The horse himself was an inexpensive purchase and belongs to a lower-profile owner than most rubbing shoulders in a Queen Mother in Steve Preston, who had never owned a horse before and was only coerced into the exercise when his friends and family secretly deposited money into a bank account for his 50th birthday.

They wildly waved their red and blue scarves, while trying his best to melt into the background but smiling proudly nonetheless was Jamie Moore's brother Ryan, the world-renowned Flat jockey.

Sire De Grugy will always be dogged by the fact last season's champion Sprinter Sacre has been sidelined, but he could have done no more during the campaign but roll off Grade One victories at Sandown and Ascot, as well as win the Desert Orchid Chase at Kempton in which Sprinter Sacre capitulated.

He was sent off a surprisingly generous 11-4 favourite, with dissenting voices hanging on his defeats in two previous course starts, but in essence it was a straightforward march to the line as Moore hung back from the fierce pace set by Special Tiara, Somersby and Arvika Ligeonniere and let fly at the second-last.

"It annoys me that people don't give him the credit he deserves. It was all about Sprinter Sacre and someone wrote the other day that this race should be done under the trade descriptions act because the Queen Mother Chase isn't right," said Moore snr.

"There's a lot of people who deserve thanks for this. I have never had so many text messages – it started at six o'clock this morning – and at half six I got a call from the champion Flat trainer-elect (Richard Hannon jnr) wishing me good luck. I am just glad he has won for them as much as anyone else.

"It's Jamie's first Festival winner and the guard of honour the lads gave to Jamie meant a lot. It just proves what a popular person he is.

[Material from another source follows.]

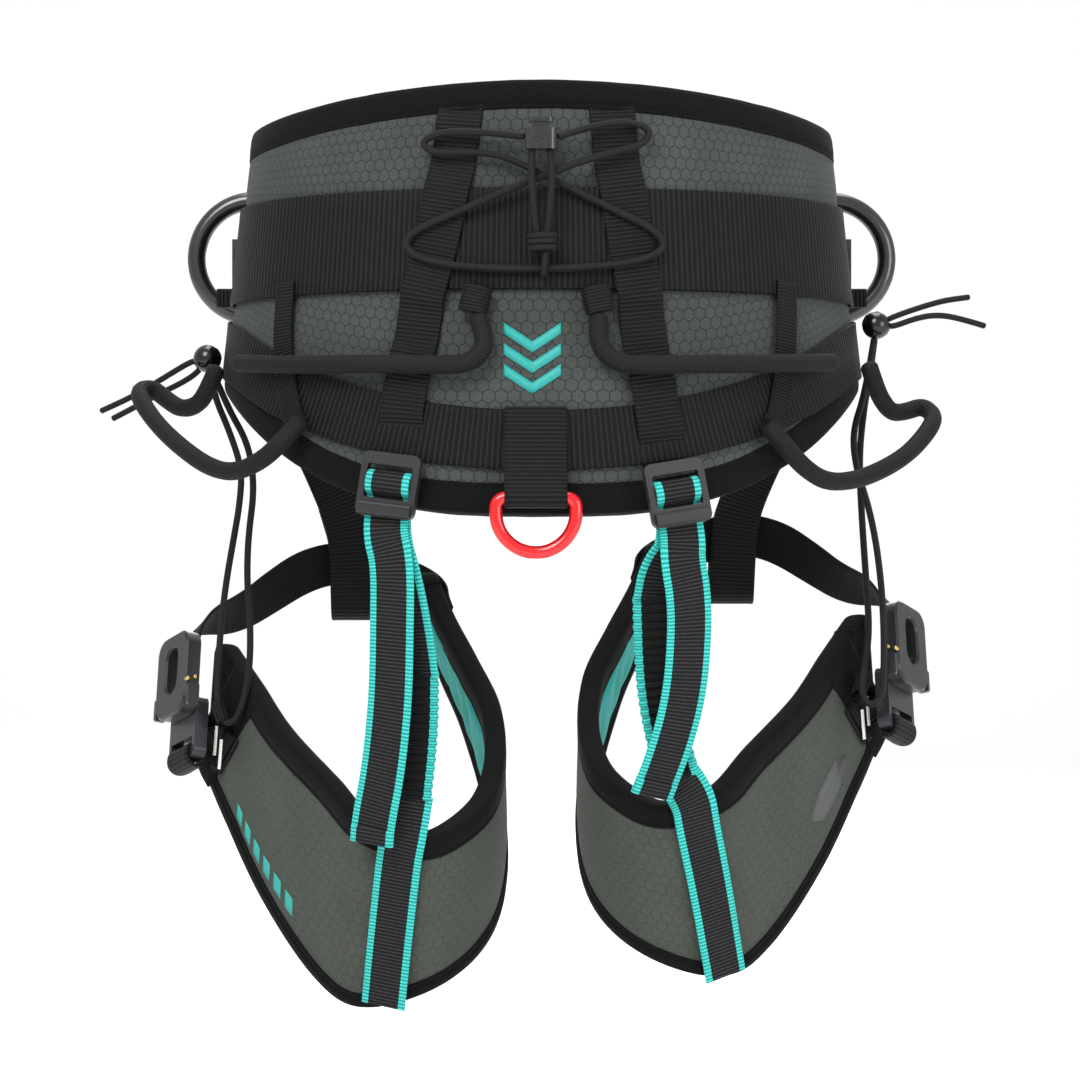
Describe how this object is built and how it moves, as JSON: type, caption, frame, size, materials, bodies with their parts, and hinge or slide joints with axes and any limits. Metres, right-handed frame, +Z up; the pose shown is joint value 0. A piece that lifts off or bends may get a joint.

"And seeing Ryan (Moore) there as well. It probably has been done before but I haven't seen it done for a long time."

On future plans, Moore added: "We'll see how he is over the next few days, but I wouldn't mind running him at Sandown in April."

Gary Moore's father Charlie was also a trainer, and he worked from ramshackle premises in Brighton before moving to upmarket Horsham.

He was, for once, visibly emotional and had no real idea why Sire's win was such a popular result.

He went on: "I don't know really, I'm a horrible person. I suppose I'm quite honest.

"The horse is such a professional and very easy to train. He did tread on a stone 10 days ago, which was a bit of a worry, but he was right the next day."

Preston was mobbed by well-wishers. "It's unbelievable," he said. "Everyone wanted this horse to be beaten for the last two weeks and he's proved them all wrong. He's shown top-class."

Jamie Moore said: "These days don't come around for a jockey like myself and today it has done.

"We're a very close family and I'm glad I can tell my daughters that I've achieved something."